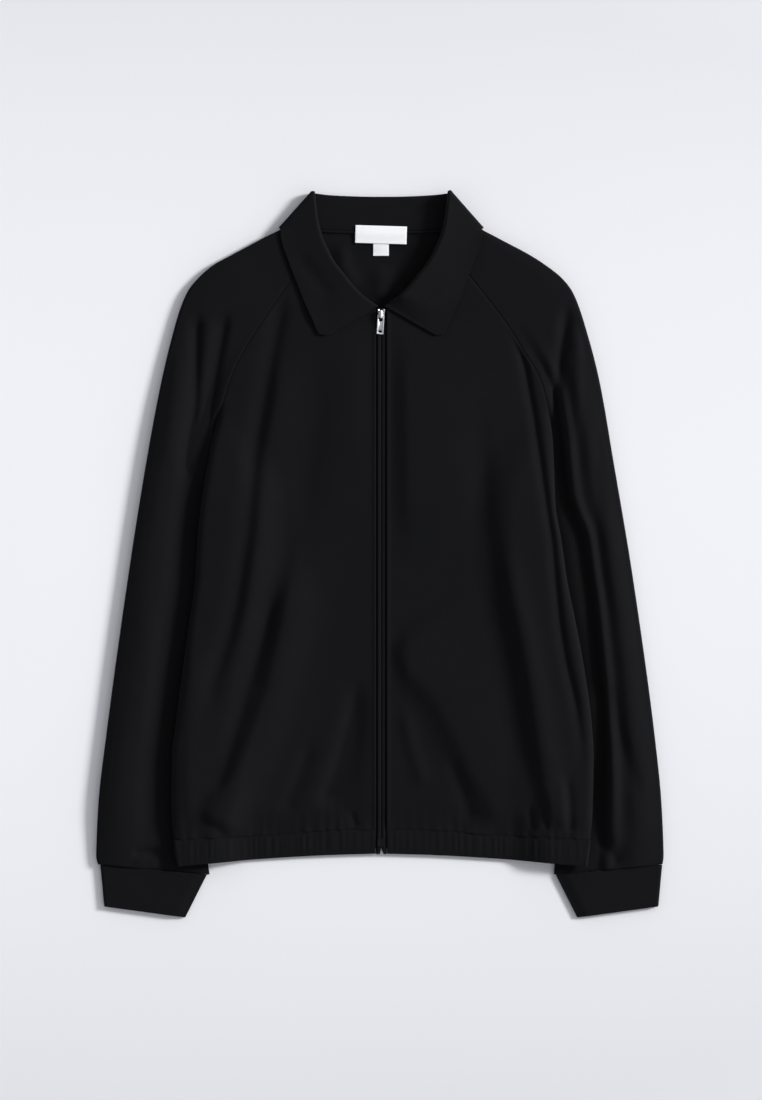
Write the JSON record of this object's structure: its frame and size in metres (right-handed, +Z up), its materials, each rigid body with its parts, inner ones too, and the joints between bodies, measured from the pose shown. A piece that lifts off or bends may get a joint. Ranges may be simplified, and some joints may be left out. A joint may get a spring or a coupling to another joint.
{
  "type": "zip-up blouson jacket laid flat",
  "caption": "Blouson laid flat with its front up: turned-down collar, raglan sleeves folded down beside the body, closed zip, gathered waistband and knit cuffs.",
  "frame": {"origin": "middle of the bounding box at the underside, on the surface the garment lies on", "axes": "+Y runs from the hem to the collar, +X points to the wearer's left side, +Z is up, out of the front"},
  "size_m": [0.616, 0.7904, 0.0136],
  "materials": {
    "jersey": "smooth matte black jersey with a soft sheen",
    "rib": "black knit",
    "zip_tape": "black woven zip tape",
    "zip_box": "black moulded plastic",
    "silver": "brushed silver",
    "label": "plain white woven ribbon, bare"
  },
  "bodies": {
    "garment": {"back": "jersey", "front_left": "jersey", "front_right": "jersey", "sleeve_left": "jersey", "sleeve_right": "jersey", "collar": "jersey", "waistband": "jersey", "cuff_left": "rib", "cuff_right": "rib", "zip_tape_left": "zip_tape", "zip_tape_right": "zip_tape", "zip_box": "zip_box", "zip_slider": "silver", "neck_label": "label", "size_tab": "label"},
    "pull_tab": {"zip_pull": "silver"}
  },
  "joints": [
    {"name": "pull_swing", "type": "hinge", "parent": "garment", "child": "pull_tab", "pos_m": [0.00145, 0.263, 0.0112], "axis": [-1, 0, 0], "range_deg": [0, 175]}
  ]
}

■ ■ ■ ■ ■ ■ ■

### [Exercise objective]
Take the listing above and write it out again exactly.

### [Response]
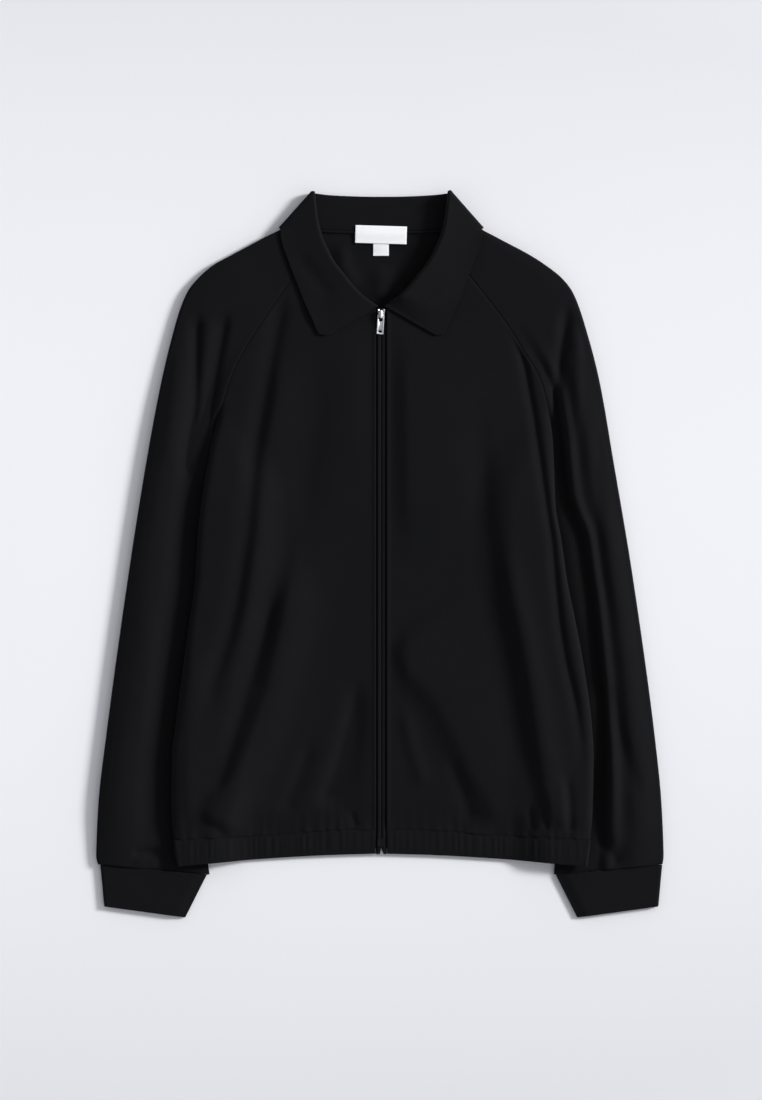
Write the JSON record of this object's structure: its frame and size in metres (right-handed, +Z up), its materials, each rigid body with its parts, inner ones too, and the joints between bodies, measured from the pose shown. A piece that lifts off or bends may get a joint. Ranges may be simplified, and some joints may be left out. A joint may get a spring or a coupling to another joint.
{
  "type": "zip-up blouson jacket laid flat",
  "caption": "Blouson laid flat with its front up: turned-down collar, raglan sleeves folded down beside the body, closed zip, gathered waistband and knit cuffs.",
  "frame": {"origin": "middle of the bounding box at the underside, on the surface the garment lies on", "axes": "+Y runs from the hem to the collar, +X points to the wearer's left side, +Z is up, out of the front"},
  "size_m": [0.616, 0.7904, 0.0136],
  "materials": {
    "jersey": "smooth matte black jersey with a soft sheen",
    "rib": "black knit",
    "zip_tape": "black woven zip tape",
    "zip_box": "black moulded plastic",
    "silver": "brushed silver",
    "label": "plain white woven ribbon, bare"
  },
  "bodies": {
    "garment": {"back": "jersey", "front_left": "jersey", "front_right": "jersey", "sleeve_left": "jersey", "sleeve_right": "jersey", "collar": "jersey", "waistband": "jersey", "cuff_left": "rib", "cuff_right": "rib", "zip_tape_left": "zip_tape", "zip_tape_right": "zip_tape", "zip_box": "zip_box", "zip_slider": "silver", "neck_label": "label", "size_tab": "label"},
    "pull_tab": {"zip_pull": "silver"}
  },
  "joints": [
    {"name": "pull_swing", "type": "hinge", "parent": "garment", "child": "pull_tab", "pos_m": [0.00145, 0.263, 0.0112], "axis": [-1, 0, 0], "range_deg": [0, 175]}
  ]
}